━━ COLLECTED DATA
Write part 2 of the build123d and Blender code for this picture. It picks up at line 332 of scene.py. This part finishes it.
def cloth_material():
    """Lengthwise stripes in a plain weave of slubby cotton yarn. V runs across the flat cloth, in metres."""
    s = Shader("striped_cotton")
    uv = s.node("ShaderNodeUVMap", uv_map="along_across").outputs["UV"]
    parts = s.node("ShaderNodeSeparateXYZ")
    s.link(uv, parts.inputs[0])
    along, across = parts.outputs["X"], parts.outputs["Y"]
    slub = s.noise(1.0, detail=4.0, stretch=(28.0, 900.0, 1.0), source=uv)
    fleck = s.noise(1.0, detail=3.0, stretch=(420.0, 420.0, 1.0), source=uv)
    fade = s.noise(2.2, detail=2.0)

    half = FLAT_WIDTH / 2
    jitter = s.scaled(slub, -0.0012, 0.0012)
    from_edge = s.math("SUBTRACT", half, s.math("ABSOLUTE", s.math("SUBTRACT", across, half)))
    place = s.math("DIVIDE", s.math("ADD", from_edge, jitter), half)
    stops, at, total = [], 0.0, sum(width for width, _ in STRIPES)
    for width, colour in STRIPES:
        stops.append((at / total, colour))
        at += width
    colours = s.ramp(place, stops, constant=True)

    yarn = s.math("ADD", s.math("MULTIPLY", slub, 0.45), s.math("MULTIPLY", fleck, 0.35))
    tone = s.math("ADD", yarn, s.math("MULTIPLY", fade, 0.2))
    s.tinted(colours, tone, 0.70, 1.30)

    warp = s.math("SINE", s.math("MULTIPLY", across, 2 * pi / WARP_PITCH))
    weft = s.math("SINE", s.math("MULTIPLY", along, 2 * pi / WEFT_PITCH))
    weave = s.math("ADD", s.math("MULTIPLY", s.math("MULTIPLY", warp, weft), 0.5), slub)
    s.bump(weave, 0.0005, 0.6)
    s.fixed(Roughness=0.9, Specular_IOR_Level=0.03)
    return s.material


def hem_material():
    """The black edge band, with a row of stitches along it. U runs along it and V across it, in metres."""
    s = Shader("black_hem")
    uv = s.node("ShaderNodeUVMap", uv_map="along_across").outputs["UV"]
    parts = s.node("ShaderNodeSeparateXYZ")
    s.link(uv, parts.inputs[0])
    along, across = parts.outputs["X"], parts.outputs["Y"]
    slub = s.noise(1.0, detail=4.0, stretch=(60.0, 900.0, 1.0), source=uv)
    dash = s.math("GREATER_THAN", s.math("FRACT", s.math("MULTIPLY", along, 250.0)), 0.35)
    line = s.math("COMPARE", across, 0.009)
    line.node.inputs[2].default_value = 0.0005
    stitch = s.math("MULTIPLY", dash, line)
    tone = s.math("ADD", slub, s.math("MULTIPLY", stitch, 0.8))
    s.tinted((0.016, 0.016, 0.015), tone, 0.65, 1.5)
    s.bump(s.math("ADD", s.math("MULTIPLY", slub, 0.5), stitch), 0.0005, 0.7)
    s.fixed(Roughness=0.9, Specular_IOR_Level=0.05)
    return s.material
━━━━
**SET EXERCISE:** In the listing above, reproduce the first line and each one after it through the line that contains "fade = s.noise(2.2, detail=2.0)".

**IN RESPONSE:**
Write part 2 of the build123d and Blender code for this picture. It picks up at line 332 of scene.py. This part finishes it.
def cloth_material():
    """Lengthwise stripes in a plain weave of slubby cotton yarn. V runs across the flat cloth, in metres."""
    s = Shader("striped_cotton")
    uv = s.node("ShaderNodeUVMap", uv_map="along_across").outputs["UV"]
    parts = s.node("ShaderNodeSeparateXYZ")
    s.link(uv, parts.inputs[0])
    along, across = parts.outputs["X"], parts.outputs["Y"]
    slub = s.noise(1.0, detail=4.0, stretch=(28.0, 900.0, 1.0), source=uv)
    fleck = s.noise(1.0, detail=3.0, stretch=(420.0, 420.0, 1.0), source=uv)
    fade = s.noise(2.2, detail=2.0)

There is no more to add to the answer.